"New Zealand does not possess the people, the capital, or the institutional settings to maintain our first world status. We are moving from the bottom of the OECD to the top of the developing world.
"[It's a] problem [when] ... the price of construction is the highest in the OECD, more than double the average, and ... the cost of capital formation '…which covers machinery, equipment and construction -- is 70% above average in New Zealand and also the highest in the OECD.'
"Meanwhile, global rating agency Fitch confirmed [this] gloomy assessment by downgrading the outlook for New Zealand from dismal to hopeless. I am paraphrasing. They noted that our promised return to fiscal surplus is perpetually delayed due to weak economic growth and expenditure proving more persistent than anticipated. ...

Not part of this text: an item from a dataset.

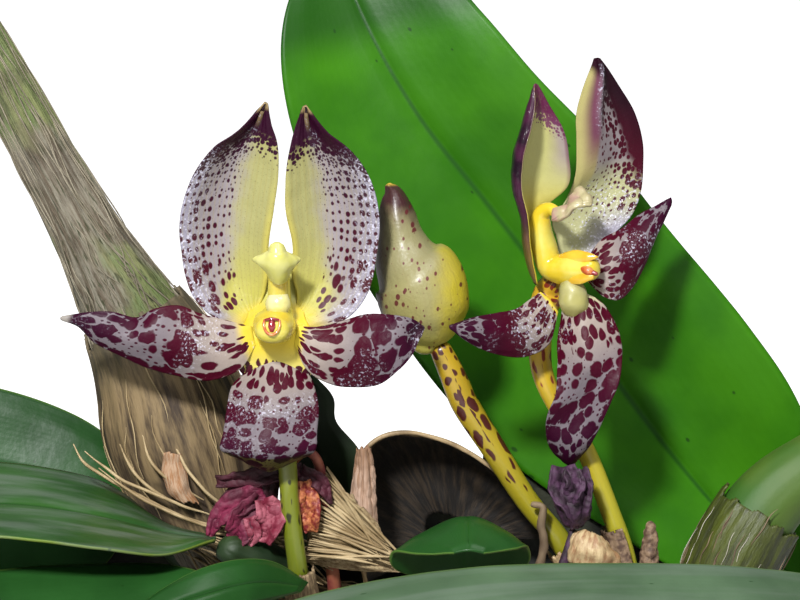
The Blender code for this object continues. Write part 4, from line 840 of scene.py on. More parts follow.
def far_sepal_paint(name):
    """Inner face of the other sepal: cream strip, a painted highlight along the keel, speckles that merge to
    maroon at tip and margin.
    """
    paint = Paint(name)
    u, t = paint.u, paint.t
    wander = paint.noise(380.0) - 0.5
    ground = paint.mix(paint.ease(t, 0.50, 0.36), (0.30, 0.25, 0.26), (0.50, 0.49, 0.25))
    # Painted sheen: a bluish lilac tint low on the outer half.
    ground = paint.mix(paint.ease(t, 0.34, 0.16) * paint.ease(u, 0.45, 0.9), ground, (0.42, 0.39, 0.47))
    strip = paint.ease(u + wander * 0.06, 0.4, 0.33)
    cream = paint.mix(paint.ease(u, 0.04, 0.3) * paint.ease(t, 0.38, 0.6), (0.5, 0.44, 0.17), (0.18, 0.055,
                                                                                               0.095))
    ground = paint.mix(strip * paint.ease(t, 0.3, 0.42), ground, cream)
    right = paint.ease(u, 0.33, 0.42)
    reach = paint.ease(t, 0.2, 0.86) * 0.62 + paint.ease(u, 0.45, 1.0) * 0.5
    reach = reach + (wander * 0.18 + 0.08)
    size = right * (0.16 + paint.ease(reach, 0.25, 0.85) * 0.46) * paint.ease(t, 0.16, 0.3)
    dots = paint.spots(u * 17.0 + wander * 0.7, t * 36.0, size, 4, jitter=0.85, soft=0.09)
    solid = paint.ease(reach, 0.62, 0.78) * paint.ease(u, 0.34, 0.4)
    tip = paint.ease(t + u * 0.15, 0.86, 0.94)
    dark = paint.most(dots, solid, tip)
    colour = paint.mix(dark, ground, paint.mix(paint.ease(t + u * 0.3, 0.65, 1.05), MAROON, (0.02, 0.001,
                                                                                             0.008)))
    # A painted highlight along the keel, lilac white; it also places glints and coat.
    keel = paint.peak(u, 0.36, 0.06) * paint.ease(t, 0.56, 0.68) * paint.ease(t, 0.97, 0.9)
    colour = paint.mix(keel * 0.25, colour, (0.3, 0.2, 0.3))
    # Painted glints on the keel and on the low cupped base; the same mask sets the coat.
    shine = paint.most(keel, paint.ease(t, 0.45, 0.3) * paint.ease(u, 0.2, 0.6))
    return paint.finish(paint.painted_glints(colour, shine), 0.42, paint.noise(1800.0), 0.25, 0.0002,
                        coat=0.03 + shine * 0.9, specular=0.12, coat_roughness=0.26, sparkle=0.0005)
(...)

"[T]his [fuel] crisis [however] represents a greater opportunity [for real leadership]. It is chance for the Prime Minister to explain that we cannot borrow our way out of every economic shock. That the path back to fiscal solvency and economic vitality lies not in leveraging the sliver of headroom on the Crown’s balance sheet to avoid addressing our structural deficiencies but in aggressively dealing with those deficiencies.
"I do not mean to diminish the real progress his administration has been achieved but the underlying structural issues of over-regulation and lax fiscal discipline mean all we are doing is slowing the rate of decline.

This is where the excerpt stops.